Clustering of multi tissue transcriptomes in gilts with normal cyclicity or delayed puberty reveals genes related to pubertal development.

In gilts, puberty is marked by standing estrus in the presence of a boar. Delayed puberty (failure to display pubertal estrus) is a major reason for gilt removal. To investigate the physiological determinants underlying delayed puberty in gilts, transcriptomic data from tissues relevant to estrus and puberty, such as mediobasal hypothalamus, anterior pituitary gland, ovarian cortex, olfactory bulb, amygdala, and hippocampus were obtained from age-matched delayed puberty (n = 8) and cyclic control gilts at follicular phase (n = 8) and luteal phase (n = 8) of the estrous cycle. A gene expression module analysis via three-way gene x individual x tissue clustering using tensor decomposition identified pituitary and ovary gene modules contributing to regulation of pubertal development.

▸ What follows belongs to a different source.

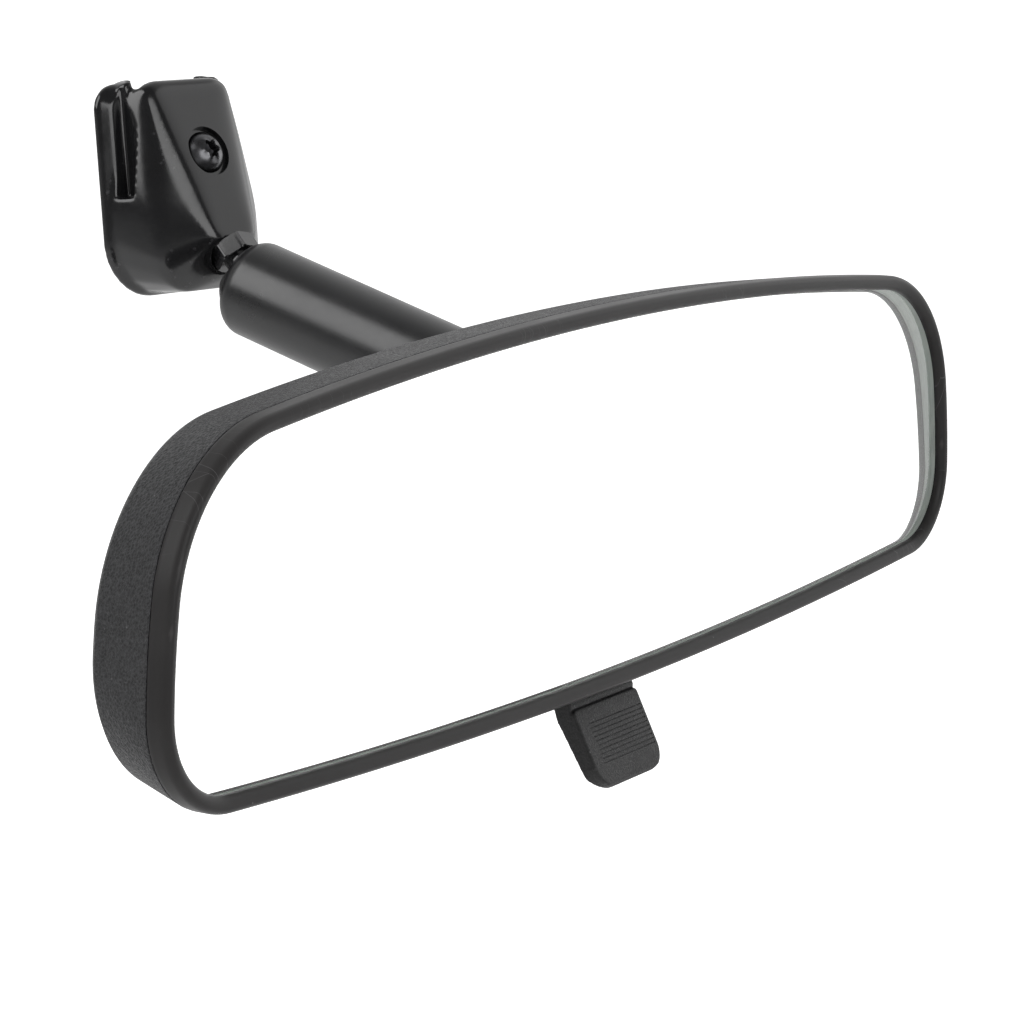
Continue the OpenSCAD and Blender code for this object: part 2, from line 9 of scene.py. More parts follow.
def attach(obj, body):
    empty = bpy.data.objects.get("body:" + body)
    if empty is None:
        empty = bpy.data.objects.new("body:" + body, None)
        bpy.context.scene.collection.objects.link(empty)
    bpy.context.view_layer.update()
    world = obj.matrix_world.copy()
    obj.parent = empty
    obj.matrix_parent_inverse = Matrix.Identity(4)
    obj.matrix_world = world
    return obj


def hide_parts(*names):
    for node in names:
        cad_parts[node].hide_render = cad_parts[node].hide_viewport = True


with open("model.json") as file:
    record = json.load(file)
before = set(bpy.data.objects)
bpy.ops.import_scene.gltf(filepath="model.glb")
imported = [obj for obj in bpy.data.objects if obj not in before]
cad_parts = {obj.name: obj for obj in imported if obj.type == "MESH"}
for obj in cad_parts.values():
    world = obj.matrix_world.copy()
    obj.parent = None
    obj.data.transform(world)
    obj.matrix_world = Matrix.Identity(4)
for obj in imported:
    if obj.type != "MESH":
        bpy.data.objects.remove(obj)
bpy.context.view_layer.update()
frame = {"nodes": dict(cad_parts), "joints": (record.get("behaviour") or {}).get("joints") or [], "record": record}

scene = bpy.context.scene

# ---------------------------------------------------------------- places
joints = {j["name"]: j for j in frame["joints"]}
mounts = {m["name"]: m for m in frame["record"]["mounts"]}
base_ball = Vector(joints["arm_yaw"]["pos_m"])
head_ball = Vector(joints["head_pitch"]["pos_m"])
lever_pivot = Vector(joints["lever_swing"]["pos_m"])
arm_axis = Vector(joints["arm_spin"]["axis"]).normalized()
MM = 0.001


def frame_of(origin, x, z):
    """Matrix from millimetres in a local frame to metres in the row frame."""
    y = z.cross(x)
    m = Matrix((x, y, z)).transposed().to_4x4()
    return Matrix.Translation(origin) @ m @ Matrix.Scale(MM, 4)


X = Vector((1, 0, 0))
Z = Vector((0, 0, 1))
mount_y = Vector(mounts["windshield_face"]["axis"]).normalized()
mount_z = Vector(mounts["button_channel"]["axis"]).normalized()
mount_x = mount_y.cross(mount_z)
HEAD_BALL_Y, HEAD_BALL_Z = 24.8, 13.3
head_origin = head_ball - Vector((0, HEAD_BALL_Y, HEAD_BALL_Z)) * MM
HEAD = frame_of(head_origin, X, Z)
MOUNT = frame_of(Vector((0, 0, 0)), mount_x, mount_z)
ARM = frame_of(head_ball, X, arm_axis)
STUD_DIP = math.radians(40)
base_stud_z = (mount_z * math.cos(STUD_DIP) + mount_y * math.sin(STUD_DIP))
BASE_STUD = frame_of(base_ball, mount_x, base_stud_z)
HEAD_STUD = frame_of(head_ball, X, Vector((0, -1, 0)))
ARM_LENGTH = (base_ball - head_ball).length / MM


# ---------------------------------------------------------------- mesh tools
def new_object(name, verts, faces):
    mesh = bpy.data.meshes.new(name)
    mesh.from_pydata([tuple(v) for v in verts], [], faces)
    mesh.validate()
    obj = bpy.data.objects.new(name, mesh)
    scene.collection.objects.link(obj)
    return obj


def outward(obj):
    bm = bmesh.new()
    bm.from_mesh(obj.data)
    bmesh.ops.recalc_face_normals(bm, faces=bm.faces)
    bm.to_mesh(obj.data)
    bm.free()


def apply(obj, kind, **settings):
    """Adds one modifier and makes its result the object's mesh."""
    mod = obj.modifiers.new(kind, kind)
    for key, value in settings.items():
        setattr(mod, key, value)
    graph = bpy.context.evaluated_depsgraph_get()
    mesh = bpy.data.meshes.new_from_object(obj.evaluated_get(graph))
    obj.modifiers.clear()
    old = obj.data
    obj.data = mesh
    bpy.data.meshes.remove(old)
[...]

Analysis of gene expression in the hypothalamic-pituitary-ovary axis identified reduced expression of hypothalamic genes critical for stimulating gonadotropin secretion (KISS1, TAC3) and reduced expression of LHB in the anterior pituitary of delayed puberty gilts compared to their cyclic counterparts. Consequently, LH-induced genes in the ovary important for folliculogenesis (OXTR, RUNX2, PTX3) were less expressed in delayed puberty gilts. Other intrafollicular genes (AHR, PTGS2, PTGFR, IGFBP7) and genes in the steroidogenesis pathways (STAR, CYP11A1) necessary to complete the ovulatory cascade were also less expressed in delayed puberty gilts. This is the first clustering of multi-tissue expression data from delayed puberty and cyclic gilts to identify genes differentially expressed in gilts of similar ages but at different levels of sexual development. A critical lack of gonadotropin support and reduced ovarian responsiveness underlie delayed puberty in gilts.